What you need to do: Return only the lines between the line holding "Recreate this object" and the line holding "nearly_one = 0.9", the two boundary lines included, exactly as they appear.

Dataset:
★ ★ ★ ★

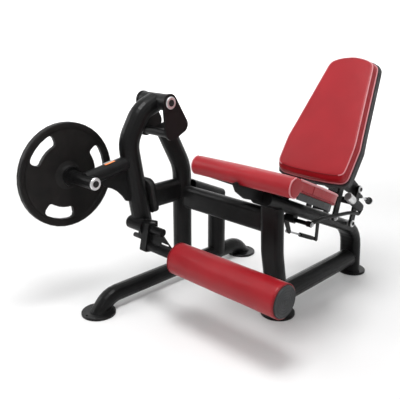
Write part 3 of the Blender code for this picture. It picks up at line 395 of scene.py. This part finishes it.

★ ★ ★ ★

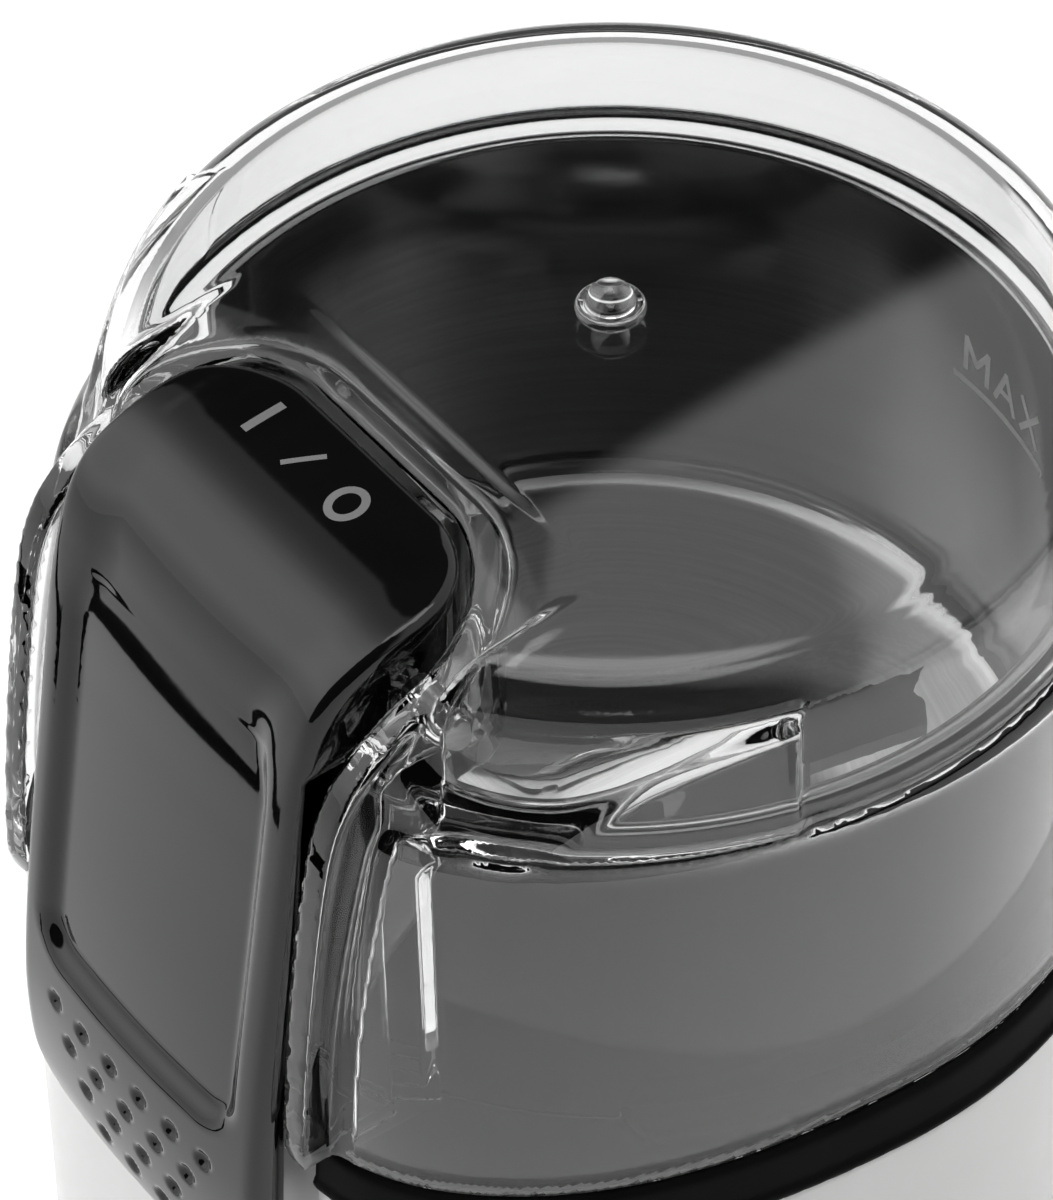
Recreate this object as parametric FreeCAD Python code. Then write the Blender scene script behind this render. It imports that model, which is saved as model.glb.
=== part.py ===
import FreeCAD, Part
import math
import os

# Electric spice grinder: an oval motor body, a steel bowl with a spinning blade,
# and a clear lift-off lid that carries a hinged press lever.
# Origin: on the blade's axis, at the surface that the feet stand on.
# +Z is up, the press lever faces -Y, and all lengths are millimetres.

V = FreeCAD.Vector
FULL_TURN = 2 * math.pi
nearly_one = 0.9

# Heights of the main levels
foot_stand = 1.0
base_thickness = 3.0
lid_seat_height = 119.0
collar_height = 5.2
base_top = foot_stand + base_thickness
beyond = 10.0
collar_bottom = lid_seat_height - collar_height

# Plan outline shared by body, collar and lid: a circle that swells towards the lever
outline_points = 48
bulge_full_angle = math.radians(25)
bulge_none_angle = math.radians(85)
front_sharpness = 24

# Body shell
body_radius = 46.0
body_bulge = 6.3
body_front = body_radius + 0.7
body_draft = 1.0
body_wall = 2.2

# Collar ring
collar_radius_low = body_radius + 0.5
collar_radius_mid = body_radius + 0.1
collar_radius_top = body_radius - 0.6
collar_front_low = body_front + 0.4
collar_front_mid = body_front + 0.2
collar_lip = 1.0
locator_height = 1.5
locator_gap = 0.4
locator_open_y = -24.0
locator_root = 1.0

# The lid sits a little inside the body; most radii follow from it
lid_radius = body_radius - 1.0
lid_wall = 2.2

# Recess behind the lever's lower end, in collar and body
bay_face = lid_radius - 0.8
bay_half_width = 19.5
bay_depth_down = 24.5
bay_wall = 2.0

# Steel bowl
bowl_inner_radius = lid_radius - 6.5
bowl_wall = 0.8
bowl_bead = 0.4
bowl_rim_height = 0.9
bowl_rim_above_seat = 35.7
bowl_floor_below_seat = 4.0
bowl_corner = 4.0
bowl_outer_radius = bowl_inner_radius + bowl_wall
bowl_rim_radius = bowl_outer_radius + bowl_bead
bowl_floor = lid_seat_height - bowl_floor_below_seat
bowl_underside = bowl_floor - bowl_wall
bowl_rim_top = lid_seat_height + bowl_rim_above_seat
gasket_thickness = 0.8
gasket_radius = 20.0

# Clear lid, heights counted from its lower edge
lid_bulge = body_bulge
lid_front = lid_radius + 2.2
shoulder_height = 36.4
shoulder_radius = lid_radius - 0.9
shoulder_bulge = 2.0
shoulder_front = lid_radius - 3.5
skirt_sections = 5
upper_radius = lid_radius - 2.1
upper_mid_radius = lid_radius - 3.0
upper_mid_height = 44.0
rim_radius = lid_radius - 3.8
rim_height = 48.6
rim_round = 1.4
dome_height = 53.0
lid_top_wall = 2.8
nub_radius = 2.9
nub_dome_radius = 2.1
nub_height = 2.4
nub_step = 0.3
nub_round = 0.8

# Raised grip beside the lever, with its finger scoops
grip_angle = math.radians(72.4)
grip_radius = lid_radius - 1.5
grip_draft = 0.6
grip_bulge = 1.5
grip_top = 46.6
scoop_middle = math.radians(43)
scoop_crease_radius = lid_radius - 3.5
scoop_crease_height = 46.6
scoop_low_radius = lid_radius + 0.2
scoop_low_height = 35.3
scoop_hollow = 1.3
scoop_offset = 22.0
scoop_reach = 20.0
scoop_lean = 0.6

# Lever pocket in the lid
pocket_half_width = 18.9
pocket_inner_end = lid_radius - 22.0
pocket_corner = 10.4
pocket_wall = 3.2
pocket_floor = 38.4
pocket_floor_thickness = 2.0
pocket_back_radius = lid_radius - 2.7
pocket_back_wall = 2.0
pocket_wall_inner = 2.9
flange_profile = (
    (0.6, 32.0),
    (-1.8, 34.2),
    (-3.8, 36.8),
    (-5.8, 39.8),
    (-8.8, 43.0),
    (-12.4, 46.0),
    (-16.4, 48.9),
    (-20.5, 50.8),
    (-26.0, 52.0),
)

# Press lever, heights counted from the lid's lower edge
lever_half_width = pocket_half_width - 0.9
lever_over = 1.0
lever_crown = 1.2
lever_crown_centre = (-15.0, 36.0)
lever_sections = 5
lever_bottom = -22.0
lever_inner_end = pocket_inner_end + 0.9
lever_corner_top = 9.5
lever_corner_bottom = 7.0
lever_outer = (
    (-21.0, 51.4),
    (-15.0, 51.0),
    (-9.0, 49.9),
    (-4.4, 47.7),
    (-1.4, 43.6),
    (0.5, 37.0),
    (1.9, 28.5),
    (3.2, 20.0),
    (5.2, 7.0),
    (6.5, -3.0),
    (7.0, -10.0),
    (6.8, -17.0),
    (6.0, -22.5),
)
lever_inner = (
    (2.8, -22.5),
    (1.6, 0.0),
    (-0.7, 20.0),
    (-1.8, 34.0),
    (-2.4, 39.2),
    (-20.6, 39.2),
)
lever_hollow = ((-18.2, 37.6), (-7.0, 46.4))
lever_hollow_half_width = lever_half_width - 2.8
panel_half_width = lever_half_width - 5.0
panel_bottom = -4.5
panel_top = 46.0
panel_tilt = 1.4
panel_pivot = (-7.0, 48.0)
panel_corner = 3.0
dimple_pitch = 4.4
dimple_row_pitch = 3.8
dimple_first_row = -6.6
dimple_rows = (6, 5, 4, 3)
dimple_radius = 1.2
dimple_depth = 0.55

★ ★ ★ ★

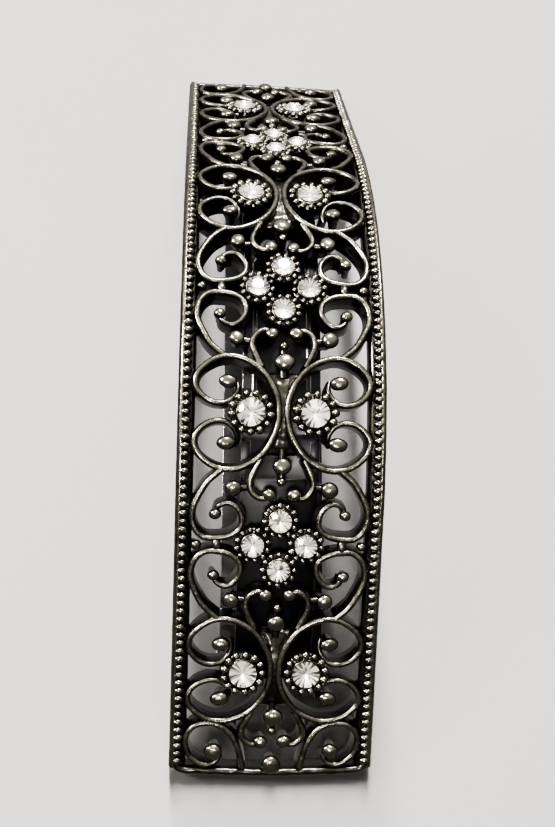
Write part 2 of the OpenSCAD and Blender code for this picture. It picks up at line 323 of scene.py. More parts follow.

★ ★ ★ ★

Reply:
Recreate this object as parametric FreeCAD Python code. Then write the Blender scene script behind this render. It imports that model, which is saved as model.glb.
=== part.py ===
import FreeCAD, Part
import math
import os

# Electric spice grinder: an oval motor body, a steel bowl with a spinning blade,
# and a clear lift-off lid that carries a hinged press lever.
# Origin: on the blade's axis, at the surface that the feet stand on.
# +Z is up, the press lever faces -Y, and all lengths are millimetres.

V = FreeCAD.Vector
FULL_TURN = 2 * math.pi
nearly_one = 0.9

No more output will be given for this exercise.